His biography of Eugenie Strong has been very much welcomed in the classics field. A graduate of Cambridge University, she was among the first women in England to receive a university education, and went on to become a professional archaeologist and a pioneering historian of Roman art. She also served as assistant director of the British School at Rome, where she cut a glittering figure.

A great 19th-century beauty, Strong modeled for the Pre-Raphaelites and was an active presence on the European cultural scene. She enjoyed close friendships with some of the most important writers, artists and intellectuals of her day, among them, Edward Burne-Jones, Edmund Goose, Gertrude Bell, Frederick Leighton, Lady Ottoline Morrell and pioneering Greek classical archaeologist Jane Harrison.

Dyson notes that liberal MP and notorious anti-suffragist Herbert Asquith called Strong the most "distinguished woman scholar" in the world, and Prime Minister Gladstone called her his "first and only love."

Her publications include the book "Roman Sculpture From Augustus to Constantine," journal articles and a translation of archaeologist Carl Schuchhardt's discussion of "Schliemann's Excavations" at Troy, Mycenae, Tiryns and other sites. She was one of the first women to become a Fellow of the Society of Antiquaries, was a Commander of the Order of the British Empire (CBE) and received the gold medal of the City of Rome.

Strong has been a very-much-neglected figure in her field, in part because she was involved not only in the drawing rooms of pre Raphaelite London, but in the salons of Mussolini's Italy, where she and other classical scholars were attracted to Il Duce's encouragement of archaeology and Latin studies. Dyson says this is one of a variety of reasons for which bashing Eugenie Strong has been part of British patriarchal classical discourse for a century. It helps explain why she has been overlooked by biographers in favor of her more famous friends.

"The Roman Countryside" reflects Dyson's extensive knowledge of the archaeology of provincial Rome, in whose changing topography he has long had an abiding interest. Here he discusses current research on the Roman countryside in that context, first examining the Roman villa and the changing interpretations of the villa shaped by new information and evolving interpretive models. He then relates survey-settlement evidence to larger questions of landscape use and transformation during the ancient Roman era.

The book focuses on areas that served as the sites for innovative research on provincial Roman life: Italy, North Africa, Spain and France. Dyson discusses what happened in rural areas in the period of transition between the end of antiquity and the emergence of medieval society. He shows that the period of transition was much longer than previously thought, and cites tremendous variation, not only between one part of the Empire and another, but between micro-regions within a single province.

Dyson also is the author of "The Roman Villas of Buccino," "The Creation of the Roman Frontier," "Community and Society in Roman Italy" and "Ancient Marbles to American Shores."

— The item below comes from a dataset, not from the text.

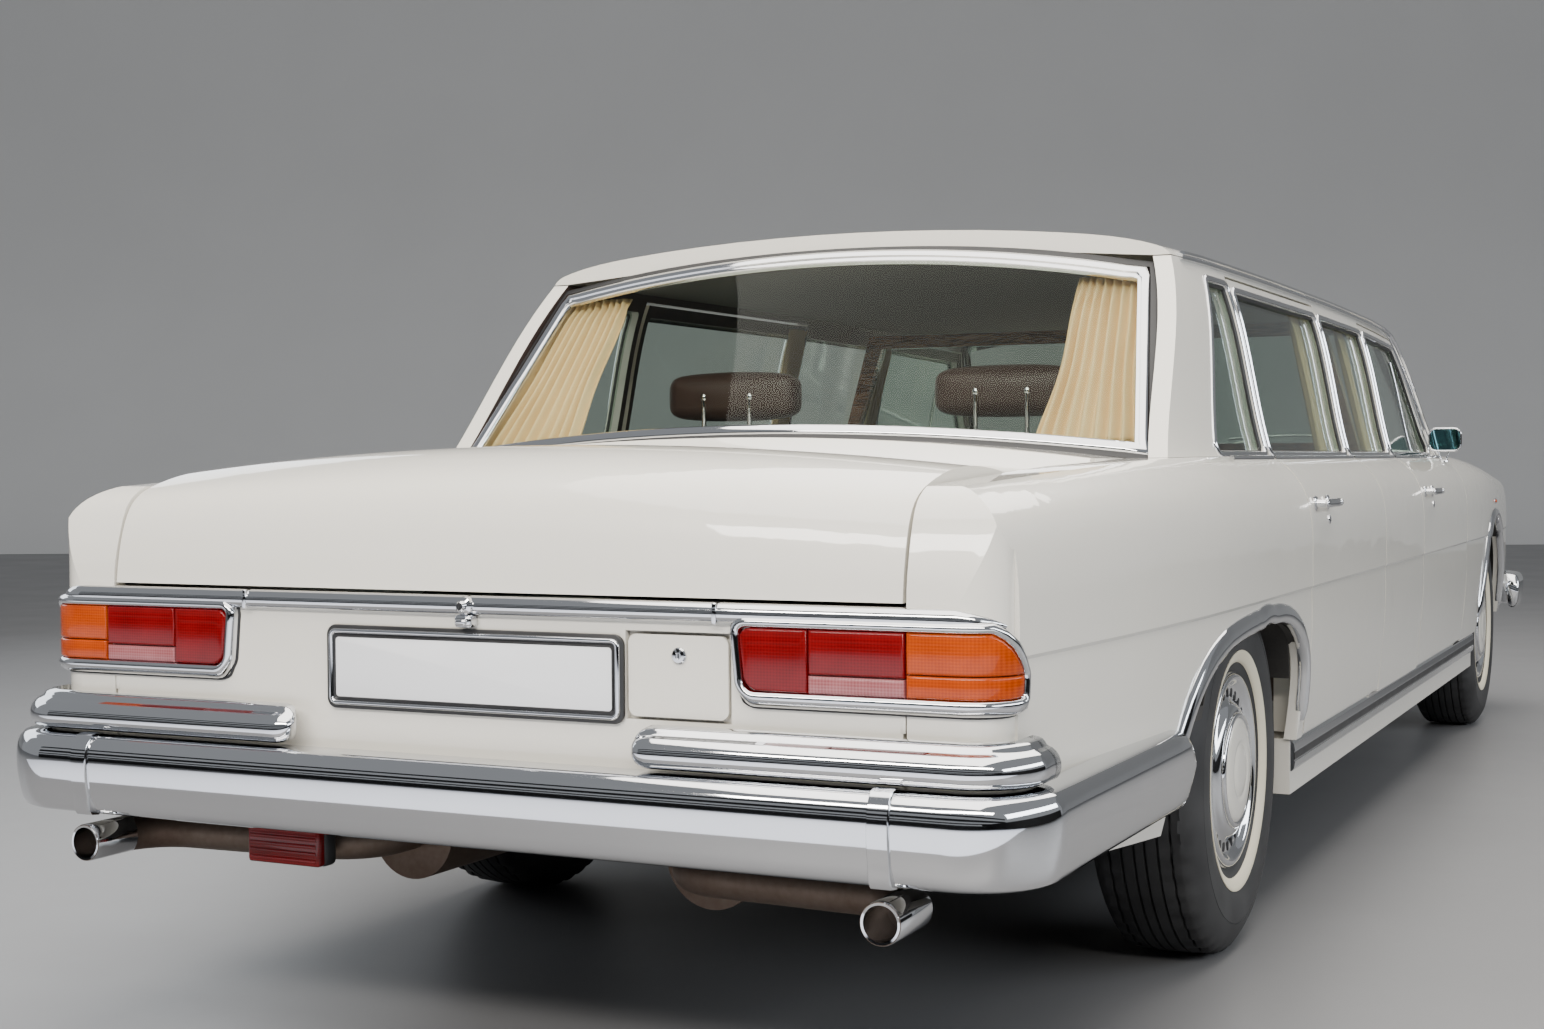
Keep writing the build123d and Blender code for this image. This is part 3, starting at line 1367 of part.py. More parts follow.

He has conducted archaeological field projects in France, mainland Italy and Sardinia. A former president of the Archaeological Institute of America, Dyson twice has held the prestigious Charles Eliot Norton Lectureship of that organization. He has served as the Andrew W. Mellon Professor at the Intercollegiate Center for Classical Studies in Rome and has held fellowships from the American Council of Learned Societies and the National Endowment for the Humanities.